Some have even attempted to defend self-delusion as a necessary psychological tool. The late novelist, Andre Gide remarked:
- Each one of us has his own way of deceiving himself. The important thing is to believe in one’s own importance.
However, believing in our self-importance requires that we filter out the counter-evidence. Nevertheless, we need to believe in something. Generally, it is in ourselves and our mastery over our lives. However, we cannot believe in ourselves and, at the same time, acknowledge that we are damnable sinners who need a Savior. Only one set of beliefs can reign.
However, the suppressed awareness of our inadequacy festers at the core of our being.
Consequently, our lives revolve around the futile and ongoing attempt to prove that we are okay. However, we find that we are never able to. However much money, success or approval we have accumulated, we remain dissatisfied. Why? Because these vain efforts fail to address the deeper problem – our alienation from God and self! Consequently, in order to gain some temporary relief from deep-seated shame and guilt, we may even attempt to punish and maim ourselves.
Intuitively, we know that a price must be paid for our sin. Intuitively, we demand punitive justice for not only others but also for ourselves. Not believing in the Savior, we attempt to pay justice’s price with our own lives.
For this perspective, faith isn’t an act of blindness but of courage to face the painful truth. It’s not a running from evidence, but a willingness to engage it!
In contrast, Pagitt denies that God’s has a holy character – one that He has also wired within us - that must be satisfied - propitiated. Instead, he has re-created Him in his own image to be tolerant of everything. Pagitt refuses to acknowledge the Creator-creation, the Sanctifier – sinner, distinction. In doing so, he refuses to acknowledge that our sins have alienated us from our God and that we must be reconciled through the sacrifice of the Messiah.
It is because of this distinction that the entire Old Testament cries out to Israel to confess their sins so that they can come to God and receive His mercy:
· And if you call out for insight and cry aloud for understanding, and if you look for it as for silver and search for it as for hidden treasure, then you will understand the fear of the Lord and find the knowledge of God. (Proverbs 2:3-5)
The Gospel – the knowledge of God – is there for the taking. It is available to all who sincerely seek. The Gospel is inclusive of everyone (John 3:16), but not in every way or of everything. Our God has His standards, and we also have them.
In fact, the notion that God accepts everything and every idea is an absurdity. I am not free to treat others in any way I please. When I am invited to their home, I must respect their household rules. Why then should we expect that God is so vacuous, flat and insipid that any relational overture is okay with Him?

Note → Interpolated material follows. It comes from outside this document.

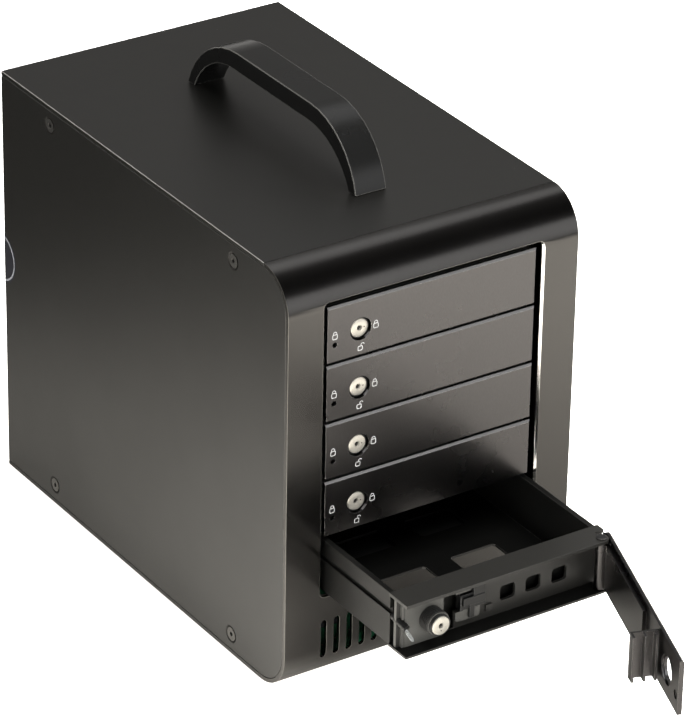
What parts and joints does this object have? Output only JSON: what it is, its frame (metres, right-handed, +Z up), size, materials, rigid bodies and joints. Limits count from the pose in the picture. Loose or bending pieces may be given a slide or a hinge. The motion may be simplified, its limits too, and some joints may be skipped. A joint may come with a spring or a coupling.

For years, I had been interested in God, but I demanded that He fit into my specifications. For one thing, since I am ethnically Jewish, He couldn’t have anything to do with Jesus Christ. Consequently, I wasn’t making contact. It never occurred to me that if God is God, the Creator and Sustainer of this universe, He might have something to say about the grounds for our relationship.
In fact, He has a lot to say about it. I was calling-the-shots. I failed to see myself as the beggar. This beggar was in effect saying, “I only receive 20 dollar bills.” The hubris! The hubris of the assumption that we can come to God in any manner we so choose! Instead, Jesus taught that we had to come to our Father as needy little children, willing to accept His grace in the form He offers it.
However, no one seeks for a cure who feels he lacks a disease. Pagitt doesn’t acknowledge his disease and consequently thinks that he can call-the-shots.
More seriously, we reject the idea of a holy and righteous God. Instead, according to our modern perversion, the marketplace now demands a god who will not only accept everyone but also everything – every excuse, denial, rationalization and every behavior, no matter how lethal.